Clearly, the metagenomic discovery of all these new archaeal lineages has been tremendously important for uncovering many pivotal aspects of the diversity, evolution and ecology of archaea, but of course – genomes can only tell us so much! In the years to come, I foresee that the field will witness a transition. Generation of genome data will continue to be important, but in order to gain new insights into the biology of all these new archaeal lineages, genomics data will need to be complemented with additional experimental analyses that are informative about their metabolism, their cell biology, etc.
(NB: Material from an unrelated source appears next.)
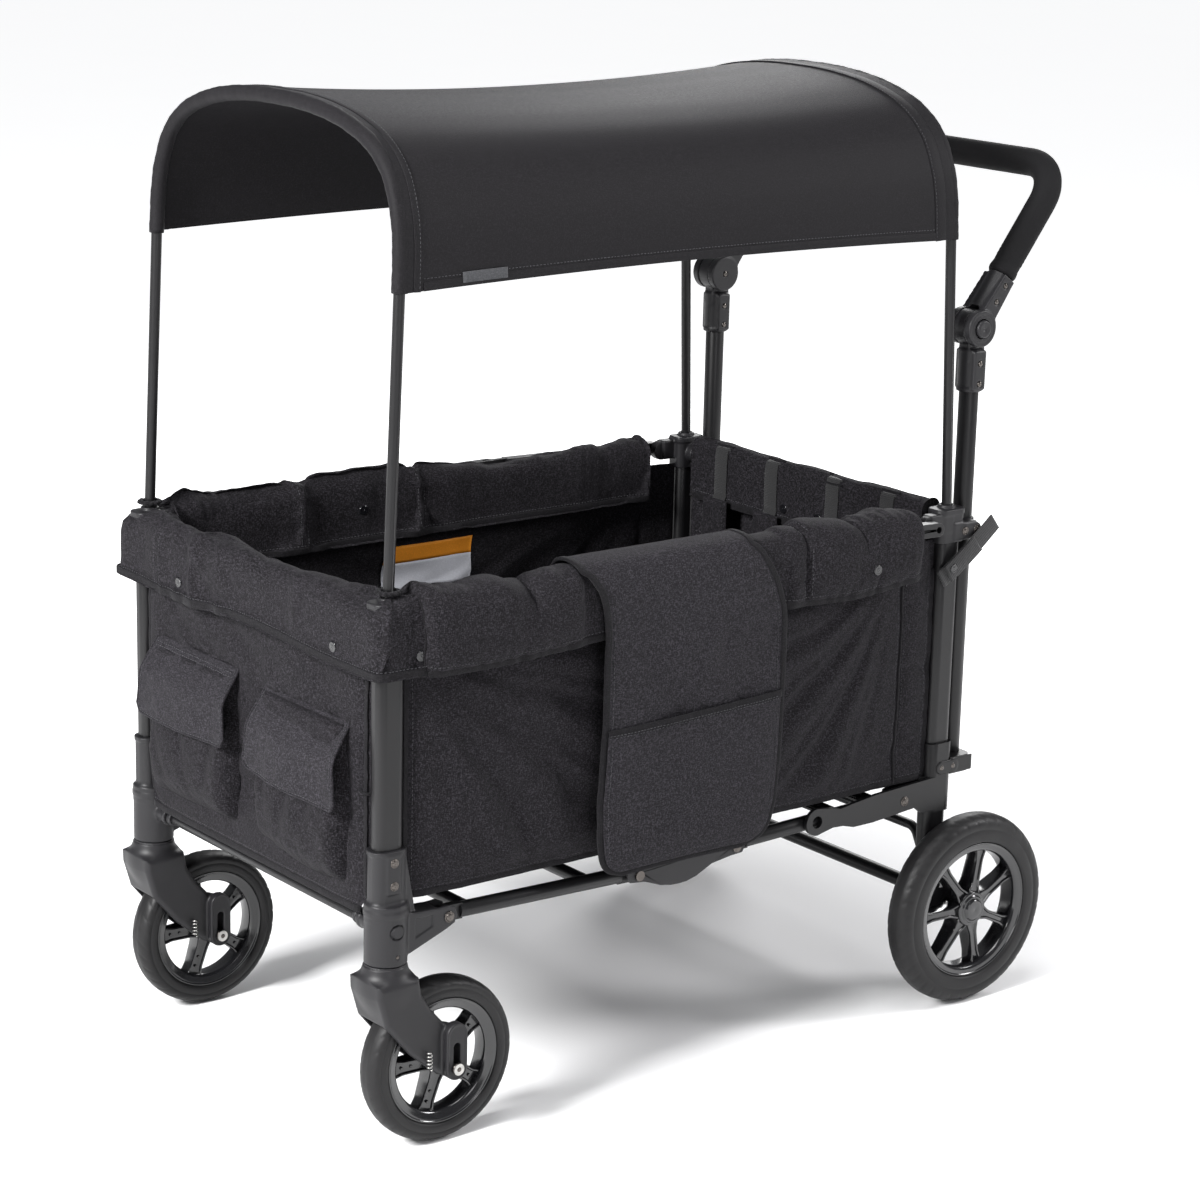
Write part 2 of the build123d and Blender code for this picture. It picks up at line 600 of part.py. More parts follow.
def handle_path(start):
    return HANDLE_PLANE * FilletPolyline(
        (-UPRIGHT_X, start), (-UPRIGHT_X, HANDLE_REACH), (UPRIGHT_X, HANDLE_REACH),
        (UPRIGHT_X, start), radius=HANDLE_BEND)


upright = rod_z(UPRIGHT_R, 303, UPRIGHT_TOP, UPRIGHT_X, UPRIGHT_Y)
upright -= rod_z(UPRIGHT_R - UPRIGHT_WALL, 300, 860, UPRIGHT_X, UPRIGHT_Y)
save_pair("handle_uprights", upright)
save_pair("handle_bases", handle_base())
save_pair("handle_hubs", handle_hub())

handle_button = rod_x(11.5, 265.5, 276, HUB_Y, HUB_Z)
handle_button = fillet(handle_button.edges().group_by(Axis.X)[-1], 1.5)
save_sides("handle_button", handle_button)

bar_path = handle_path(HANDLE_START)
save("handle_bar", pipe(bar_path, HANDLE_R))
grip = pipe(handle_path(GRIP_START), GRIP_R)
grip -= pipe(bar_path, HANDLE_R + TUBE_FIT)
save("handle_grip", grip)

# ---------------------------------------------------------------------------
# canopy hoops and cover
# ---------------------------------------------------------------------------
POLE_FOOT, POLE_BEND_Z = 590.0, 658.0
# left half of a hoop's arch, from its foot upwards, as (x, z)
HALF_ARCH = [(258, 1012), (256.5, 1050), (250, 1085), (231.5, 1124), (197, 1153),
             (150, 1171), (100, 1181), (45, 1186)]
ARCH = HALF_ARCH + [(0, 1186.7)] + [(-x, z) for x, z in reversed(HALF_ARCH)]
# the hoops lean towards each other: Y travel over the rise from bend to arch
LEAN_RISE = HALF_ARCH[0][1] - POLE_BEND_Z
FRONT_LEAN, REAR_LEAN = 13.8 / LEAN_RISE, -15.3 / LEAN_RISE
COVER_CURVE = [(258.4, 1000.0)] + ARCH + [(-258.4, 1000.0)]
SLEEVE_IN_R, SLEEVE_OUT_R = 7.6, 9.6


def lean_plane(y, lean):
    """Plane of a hoop: local x is X, local y runs up the leaning pole."""
    norm = math.hypot(1.0, lean)
    return Plane(origin=(0, y, POLE_BEND_Z), x_dir=(1, 0, 0),
                 z_dir=(0, -1.0 / norm, lean / norm))


def above_bend(curve):
    return [(x, z - POLE_BEND_Z) for x, z in curve]


def hoop(y, lean):
    points = above_bend(ARCH)
    arch = Spline(*points, tangents=((-0.005, 1), (-0.005, -1)))
    wire = lean_plane(y, lean) * Wire([Line((POST_X, 0), points[0]), arch,
                                       Line(points[-1], (-POST_X, 0))])
    body = sweep((wire ^ 0) * Circle(POLE_R), path=wire, transition=Transition.ROUND)
    for x in (-POST_X, POST_X):
        body += rod_z(POLE_R, POLE_FOOT, POLE_BEND_Z, x, y)
        body += Pos(x, y, POLE_BEND_Z) * Sphere(POLE_R)
    return body


def sleeve(y, lean):
    """The tube of cloth that holds a hoop, open at both ends."""
    wire = lean_plane(y, lean) * Spline(*above_bend(COVER_CURVE),
                                        tangents=((-0.03, 1), (-0.03, -1)))
    return sweep((wire ^ 0) * (Circle(SLEEVE_OUT_R) - Circle(SLEEVE_IN_R)), path=wire)


def offset_curve(distance):
    """Points of the cover curve moved outwards along its normals."""
    last = len(COVER_CURVE) - 1
    moved = []
    for i, (x, z) in enumerate(COVER_CURVE):
        before, after = COVER_CURVE[max(i - 1, 0)], COVER_CURVE[min(i + 1, last)]
        run, rise = after[0] - before[0], after[1] - before[1]
        length = math.hypot(run, rise)
        moved.append((x + distance * rise / length, z - distance * run / length))
    return moved


def canopy_sheet():
    front_y, rear_y = FRONT_POST_Y + 14.0, REAR_POST_Y - 15.0
    inner, outer = offset_curve(SLEEVE_IN_R + 0.2), offset_curve(SLEEVE_OUT_R)
    section = make_face(Spline(*inner) + Line(inner[-1], outer[-1])
                        + Spline(*reversed(outer)) + Line(outer[0], inner[0]))
    return Pos(0, rear_y, 0) * extrude(Plane.XZ * section, rear_y - front_y)


save("front_canopy_hoop", hoop(FRONT_POST_Y, FRONT_LEAN))
save("rear_canopy_hoop", hoop(REAR_POST_Y, REAR_LEAN))
save("canopy_cover", canopy_sheet() + sleeve(FRONT_POST_Y, FRONT_LEAN)
     + sleeve(REAR_POST_Y, REAR_LEAN))

# ---------------------------------------------------------------------------
# padded rim: channels open below
# ---------------------------------------------------------------------------
PAD_TOP, PAD_LOW = 668.0, 574.0
PAD_IN, PAD_OUT = 238.0, 299.0
CAVITY = (PAD_LOW - 5, 660)     # z range of the hollow


def side_pad():
    pad = block(PAD_IN, PAD_OUT, -441.5, 312, PAD_LOW, PAD_TOP)
    pad = fillet(pad.edges().filter_by(Axis.Y).group_by(Axis.Z)[-1], 6)
    pad -= block(PAD_IN + 6, PAD_OUT - 5.5, -450, 320, *CAVITY)
    return pad


def round_front(body, radius):
    """Fillet the two upright edges at the front."""
    return fillet(body.edges().filter_by(Axis.Z).group_by(Axis.Y)[0], radius)


def front_pad():
    pad = round_front(block(-PAD_OUT, PAD_OUT, -507, -442, PAD_LOW, PAD_TOP), 20)
    pad -= round_front(block(-PAD_OUT + 5.5, PAD_OUT - 5.5, -501, -430, *CAVITY), 14)
    pad += block(-237, 237, -442.5, -436, PAD_LOW + 8, PAD_TOP)   # rear wall
    for x in (-POST_X, POST_X):
        pad -= rod_z(POLE_R + 1.5, 650, 680, x, FRONT_POST_Y)
    return pad


def rear_pad():
    pad = block(-235, 235, 366, 404, PAD_LOW, PAD_TOP)
    pad = fillet(pad.edges().filter_by(Axis.X).group_by(Axis.Z)[-1], 6)
    pad -= block(-240, 240, 371, 399.5, *CAVITY)
    return pad


save_pair("side_rim_pads", side_pad())
save("front_rim_pad", front_pad())
save("rear_rim_pad", rear_pad())

# ---------------------------------------------------------------------------
# cloth walls and cargo pockets
# ---------------------------------------------------------------------------
WALL_HALF_W, WALL_TOP = 243, 626
FRONT_WALL = (-482.5, -479)     # y range
save_pair("side_panels", block(264, 267.5, -431, 362, 305, 622))
save("rear_wall_panel", block(-WALL_HALF_W, WALL_HALF_W, 395.2, 398.7, 300, WALL_TOP))
save("front_wall_panel", block(-WALL_HALF_W, WALL_HALF_W, *FRONT_WALL, 303, WALL_TOP)
     + block(-232, 232, *FRONT_WALL, 285, 304))

POCKET_IN, POCKET_OUT = 28.0, 214.0
POCKET_FRONT, POCKET_BACK, POCKET_TOP = -514, -482.7, 512
pouch = block(POCKET_IN + 6, POCKET_OUT - 6, -511, POCKET_BACK, 325, 505)
# flap over the front and top
pouch += block(POCKET_IN, POCKET_OUT, POCKET_FRONT, -510, 412, POCKET_TOP)
pouch += block(POCKET_IN, POCKET_OUT, POCKET_FRONT, POCKET_BACK, 504, POCKET_TOP)
save_pair("cargo_pockets", pouch)

# ---------------------------------------------------------------------------
# seats
# ---------------------------------------------------------------------------
SEAT_DEPTH, SEAT_HALF_W, SEAT_HALF_T = 225.0, 222.0, 15.0


def seat(tube_y, direction):
    """A padded seat board that wraps a cross tube and reaches into the cabin."""
    body = rod_x(SEAT_HALF_T, -SEAT_HALF_W, SEAT_HALF_W, tube_y, SEAT_Z)
    body += block(-SEAT_HALF_W, SEAT_HALF_W, tube_y, tube_y + direction * SEAT_DEPTH,
                  SEAT_Z - SEAT_HALF_T, SEAT_Z + SEAT_HALF_T)
    body -= rod_x(SEAT_TUBE_R + RUN, -250, 250, tube_y, SEAT_Z)
    return body


save("rear_seat", seat(REAR_SEAT_Y, -1))
save("front_seat", seat(FRONT_SEAT_Y, 1))

# ---------------------------------------------------------------------------
# organiser flap folded over the left rim, and webbing straps
# ---------------------------------------------------------------------------
FLAP_IN, FLAP_OUT, FLAP_TOP = 232, 305, 674
FLAP_SPAN = (-228, 72)          # y range
flap = block(300, FLAP_OUT, *FLAP_SPAN, 300, FLAP_TOP)
flap += block(FLAP_IN, FLAP_OUT, *FLAP_SPAN, 669, FLAP_TOP)
flap += block(FLAP_IN, 236.5, *FLAP_SPAN, 600, FLAP_TOP)
save("organiser_flap", flap)

STRAP_HALF_W = 12.5
STRAP_BACK = 364.5


def back_strap(x):
    """An upright strap ahead of the rear wall, with a wider pad on it."""
    strap = block(x - STRAP_HALF_W, x + STRAP_HALF_W, 361.5, STRAP_BACK, 470, 640)
    strap += block(x - 25, x + 25, 355, STRAP_BACK, 490, 590)
    return strap


def slanted_strap():
    """A flat strap beside the rear post, rising to the rear."""
    low, high = Vector(370, 577), Vector(444, 631)     # ends as (y, z)
    run = high - low
    aside = Vector(-run.Y, run.X) * (STRAP_HALF_W / run.length)
    corners = (low - aside, low + aside, high + aside, high - aside)
    return side_plate([(corner.X, corner.Y) for corner in corners], 279.5, 282.0)


diagonal = slanted_strap()
save("webbing_straps", *[back_strap(x) for x in (-165, -60, 60, 165)],
     diagonal, mirrored(diagonal))
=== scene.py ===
"""A folding wagon: cloth walls under padded rims, four wheels, two seats, a canopy on two
hoops and a push handle.

It stands on Z = 0 with its length along Y. The front is at -Y and the left side at +X.
Design sizes are in millimetres, with Y counted from the middle of the wheelbase; to_frame()
turns them into the metres of the frame.
"""
import bpy
import bmesh
import json
import math
import numpy as np
from mathutils import Vector, Matrix
from mathutils.bvhtree import BVHTree


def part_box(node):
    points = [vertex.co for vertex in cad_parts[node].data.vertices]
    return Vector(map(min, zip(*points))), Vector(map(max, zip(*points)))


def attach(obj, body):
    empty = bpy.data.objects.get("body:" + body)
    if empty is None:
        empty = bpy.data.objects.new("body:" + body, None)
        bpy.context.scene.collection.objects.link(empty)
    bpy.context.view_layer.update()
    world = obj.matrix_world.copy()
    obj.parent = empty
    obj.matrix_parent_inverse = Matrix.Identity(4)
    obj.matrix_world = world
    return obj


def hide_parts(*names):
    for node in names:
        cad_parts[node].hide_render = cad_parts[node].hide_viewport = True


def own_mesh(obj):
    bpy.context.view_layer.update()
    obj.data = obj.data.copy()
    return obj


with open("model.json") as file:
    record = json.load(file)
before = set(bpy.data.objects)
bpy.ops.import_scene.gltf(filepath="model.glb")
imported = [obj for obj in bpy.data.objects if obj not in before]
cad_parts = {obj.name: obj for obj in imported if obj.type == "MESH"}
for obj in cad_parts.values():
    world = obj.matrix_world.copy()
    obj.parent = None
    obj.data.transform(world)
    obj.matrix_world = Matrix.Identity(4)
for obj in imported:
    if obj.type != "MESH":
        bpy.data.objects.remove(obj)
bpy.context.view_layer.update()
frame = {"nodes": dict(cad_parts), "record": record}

# Driving dimensions, mm
POST_X = 260.0                      # the four corner posts stand at +-POST_X
FRONT_POST_Y = -467.5
REAR_POST_Y = 385.0
FRONT_AXLE = (260.0, -396.0, 100.0)
REAR_AXLE = (296.0, 420.0, 127.0)
UPRIGHT_X = 250.0                   # uprights that carry the handle
HINGE_Y, HINGE_Z = 421.0, 885.0     # hinge of the handle
HANDLE_ANGLE = math.radians(52.7)   # of the handle above the horizontal
HANDLE_COS, HANDLE_SIN = math.cos(HANDLE_ANGLE), math.sin(HANDLE_ANGLE)
HARNESS_X = (-165.0, -60.0, 60.0, 165.0)
SIDES = (("left", 1), ("right", -1))
VOXEL = 1.1       # grid pitch of the moulded parts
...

And, ultimately, we would not only like to understand the biology of single archaeal organisms, but also how they function in the context of the microbial community they are part of.
What would you like the public (and general microbiological audience) to appreciate about Archaea?
That, according to the most recent insights, eukaryotes (and that includes us, humans) evolved from an archaeal lineage (that was related to Asgard archaea) that took up a bacterium (from which mitochondria evolved). This finding implies that, in the strict phylogenetic sense, we, humans (and all other eukaryotes) are Archaea!
Are there any particular papers that you feel are absolute must reads for those that aren’t necessarily familiar with the field (and briefly, why)?
(Assuming this relates to work produced by my lab)
Zaremba-Niedzwiedzka, K., et al., Asgard archaea illuminate the origin of eukaryotic cellular complexity. Nature 541, 353–358 (2017)
This paper extends the previous discovery of the Lokiarchaeota by describing the Asgard archaea, a diverse clade of archaea that represent the closest prokaryotic relatives of eukaryotes. The genomes of Asgard archaea encode many features that were previously regarded as specific to eukaryotes.
Eme, L., Spang, A., Lombard, J., Stairs, C.W., and Ettema, T.J.G., Archaea and the origin of eukaryotes. Nature Reviews Microbiology 15, 711–723 (2017)
This review paper presents a comprehensive overview regarding the current view of how eukaryotes have evolved from an archaeal ancestor.
Spang, A., Caceres, E.F. and Ettema, T.J.G., Genomic exploration of the diversity, ecology, and evolution of the archaeal domain of life. Science 357 (6351) eaaf3883 (2017)
This review paper outlines, from a historical perspective, how cultivation and cultivation-independent genomics approaches have over the years contributed new insights into the diversity, ecology, and evolution of the archaeal domain of life.